What in the h-e-double hockeysticks is going on in the American media? You can have a high-minded philosophical debate about whether the Times' recent disclosures of American intelligence operations has endangered the country. But how do you excuse this?

He's firing on Americans! Frankly, I think if American troops come across Joao Silva, they ought to shoot him. If he's an American, that photograph is prima facie evidence of treason. If he's not an American, then he's an enemy of the America and the duly elected Iraqi government and he should be shot.

And just for good measure, Ms. McNally should check to see if she has any morals whatsoever.

I can't describe how absolutely insane and evil this is.

Times editor Bill Keller can blow "public interest" out his sphincter all day over the terrorist finance tracking program. But the mere existence of the above photo blows his defense of his patriotism on the Charlie Rose show out of the water.

Charlie Rose: Yeah, of course. Treason, questioning your patriotism, how does that sit with you?

Bill Keller: It does not sit well with me at all. I have a large staff of people who work for me, who are not frivolous about this kind of matter, who are not unAmerican, who are in fact not agnostic or neutral in the War On Terror. We have...when I hear somebody yelling treason in a case like this, I want to have them go over, as I did in May, and visit our Baghdad bureau, where we've got people who put their own lives at risk to keep people informed about what's going on. Not just Americans, we've got a vast network of reporters and support staff who are Iraqis. You know, for us, the War On...

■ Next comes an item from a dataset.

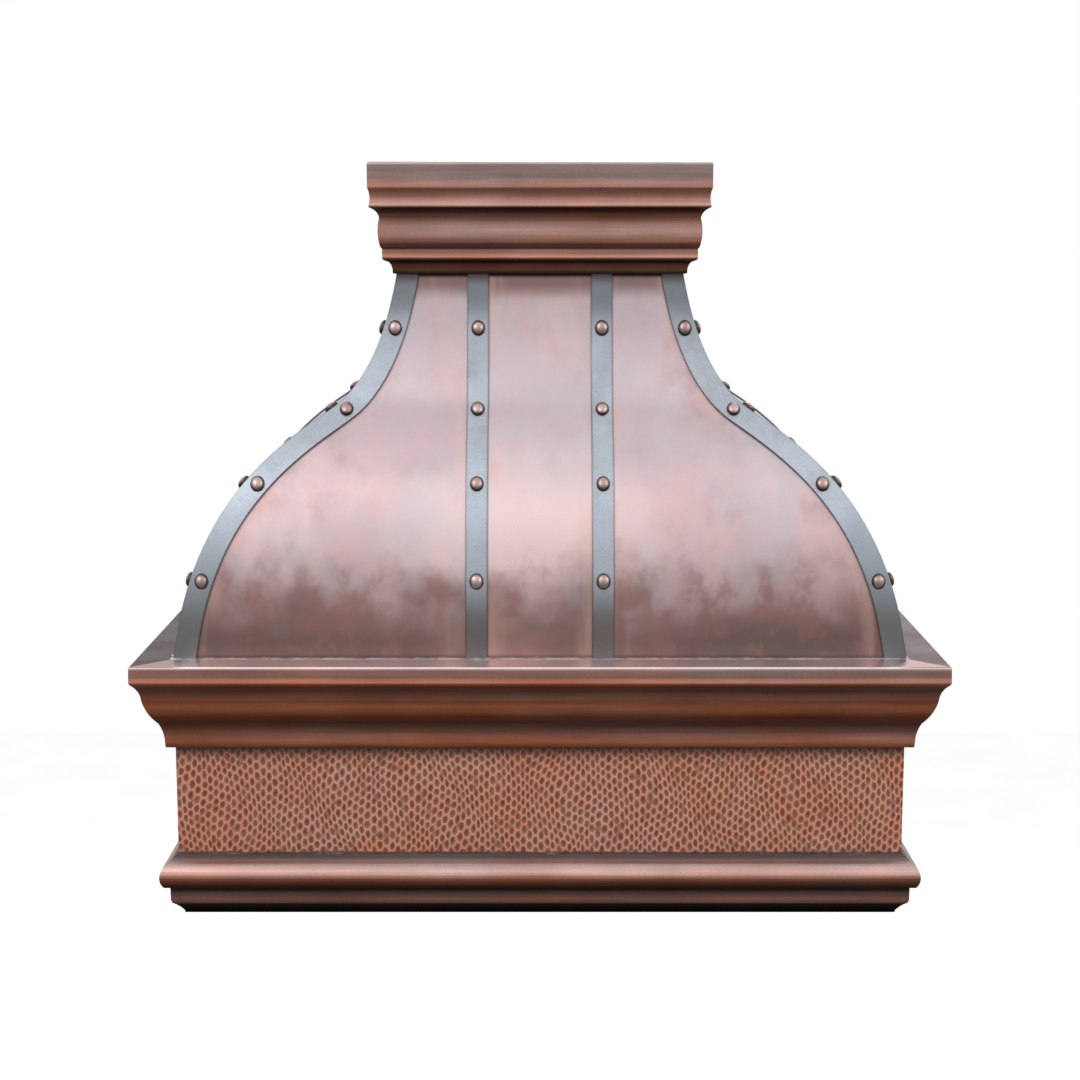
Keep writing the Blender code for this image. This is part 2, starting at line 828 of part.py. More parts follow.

And one of those reporters goes by the name Joao Silva and he takes snapshots as a sniper tries to kill Americans who are trying to defend Iraq.

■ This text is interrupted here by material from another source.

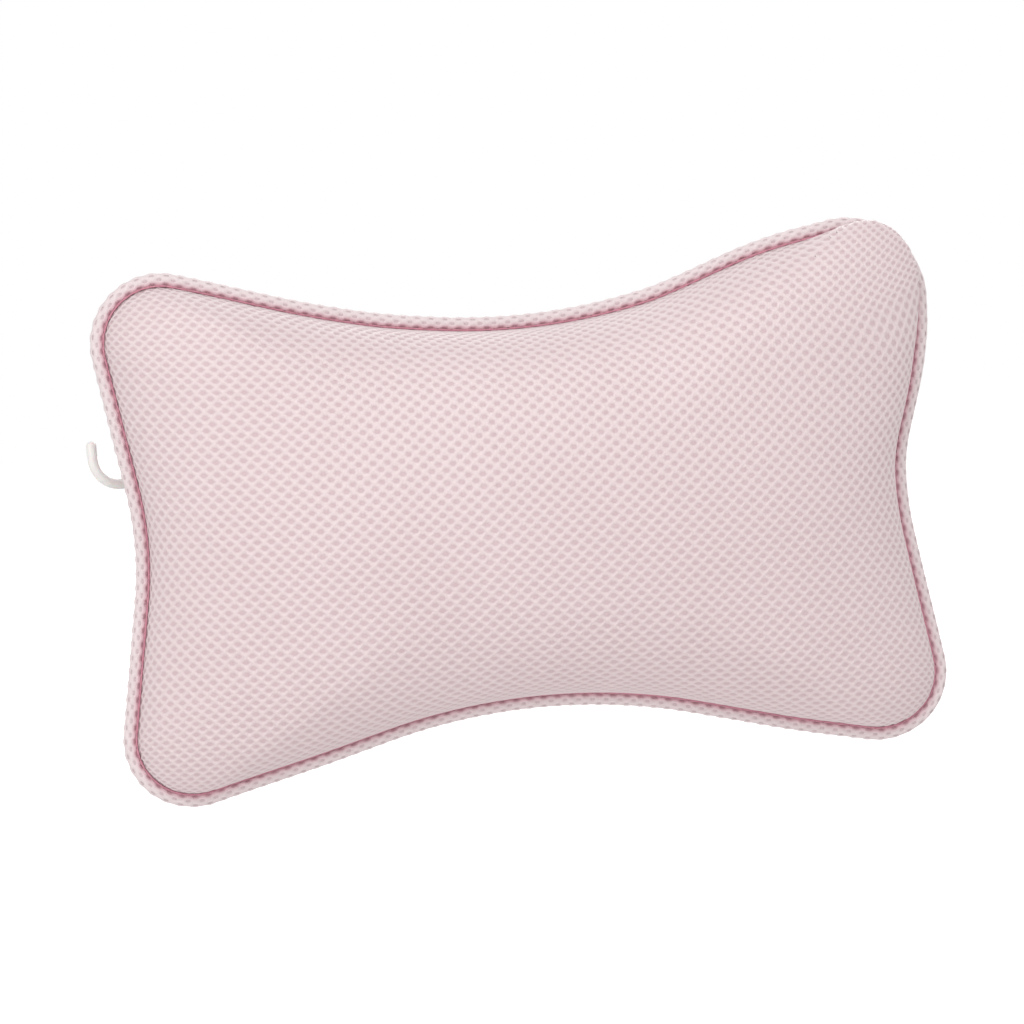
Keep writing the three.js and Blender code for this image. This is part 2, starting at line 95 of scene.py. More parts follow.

Journalists should aspire to be held in as high esteem as used car dealers, because it's apparent now that they're currently at the same level as murderers.

0 comments on “Absolutely jaw-dropping”

  1. You ask what is wrong with the media. I will tell you.

    I have many friends in the media who scoff that we are at war. "War? What war?" they tell me. They don't think having American armies in Afghanistan and Iraq is war - because they believe the war in Afghanistan is lost and the war in Iraq is illegitimate. I had one friend tell me, "The threat from al-Qaeda was overhyped. I know it and so does everyone else."

    I would ask him, "What about the 3,000 dead on 9/11?"

    He would say - with a straight face - "Guns kill more than that in this country. How come we are worried about that threat?"

    You are dealing with a mindset that is truly disturbed. They do not see a threat to this country, hence they can report on those things that counter that threat - because there is no threat. Understand the reasoning? Because the Times is correct in printing story after story about national security and allowing the enemy to know about things they shouldn't, because there is no enemy.

    It is the same type of thinking that said in 1938, "Nazis? They are in Germany! They can't hurt us! And why would they? They have their own country!"

    I am of the mind that if someone prints this kind of shit in newspaper, some civilian committee should just have them and their families shot. Because if we saw more of that, these leftwing psychos would be a little hesitant in letting our enemy know our every secret.

  2. At least the bad guy's got an American flak jacket on to help protect him from ourselves!

    It's a good thing that photographer didn't spend the night in my tent when I was down there in Najaf. I'd've taken care of him myself.

  3. I think Alex is on to something. Many in the MSM and others on the political Left see the WOT as a concocted, agressive military "action" based on illegitimate or fabricated evidence, and precipitated for nefarious and sundry "Neo-con" objectives. They self-identify as "citizens of the world," and abhor overt nationalism, particularly Western Nationalism. Based on that, they believe they can report on it as they would a student sit-down/office occupation at Columbia University. Al-Qaeda, and other terrorists groups, are seen not as the 'enemy,' but as legitimate opposition to American attempts at hegemony. As has been said many times, too many view 9/11 more as an isolated crime, rather than another step in a global fight for our way of life.

    I wonder what Joao Silva would think if I stood by and took photos of some creep dragging his Mother and sister into an alley. I wager he would develop some clarity about right and wrong, and I doubt he would view my behavior as professional or neutral.